Re: [Boost-users] Boost.Functional/Hash

2 Sep 2010

      AMDG

Andrej van der Zee wrote:
...
I have a question that I hope can be answered by using Boost. I have
the following datastructure:
struct ip_info
{
  const u_int8_t _ifile_index;
  const unsigned long _src_ip;
  const unsigned long _dst_ip;
  const u_int16_t _id;
  const u_int16_t _length;
  const u_int16_t _src_port;
  const u_int16_t _dst_port;
  const u_int32_t _seq;
  const u_int32_t _ack_seq;
};
The object is identified by all its members. Now I want to count
duplicates. But I have MANY of these objects, I mean billions. I have
to reduce the memory footprint of my program, because it soon grows
over 4GB and boom! So I rather not keep all the objects in memory and
why would I, because I do not need them. I just need to count
duplicates.
My idea was to hash such objects to a smaller values and use that hash
value as key_type in a map. The value_type of the map would be an
integer.

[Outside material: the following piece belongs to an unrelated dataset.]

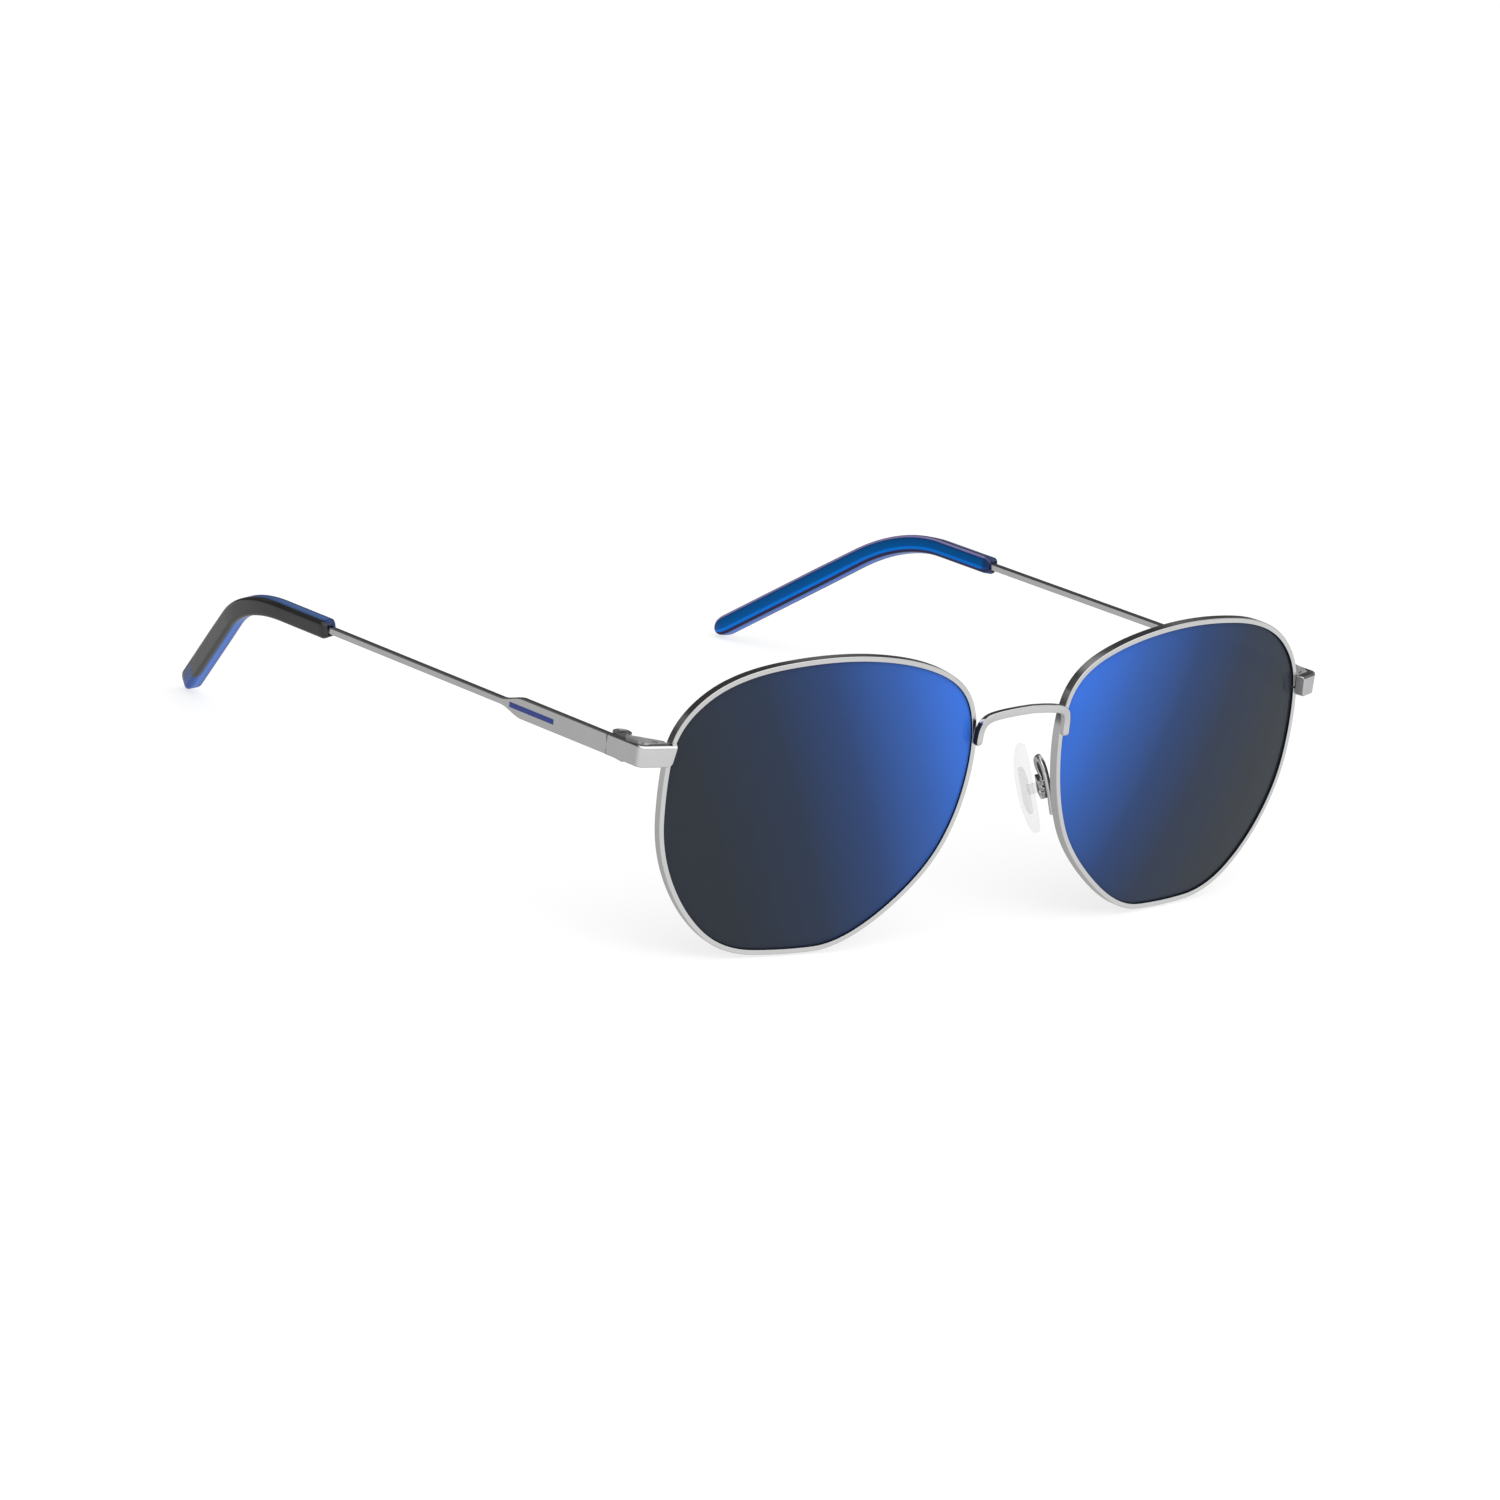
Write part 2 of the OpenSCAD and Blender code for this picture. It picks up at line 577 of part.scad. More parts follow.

This something like std::map<int32_t, u_int16_t> or
something.
Then I though maybe use Boost.Functional/Hash, but are there any
guarantees that the hash value is unique?
No.  It's impossible to guarantee this, because there
are fewer possible hash values than input values.
...
How unique are they? Are
there better alternatives?
Assuming an ideal hash function that produces k-bit values,
the probability that n elements have no collisions is
\frac{2^k!}{(2^k - n)!2^{kn}}.  With a 32 bit hash,
the probability of a collision is about 50% when there
are 77,000 elements.

In Christ,
Steven Watanabe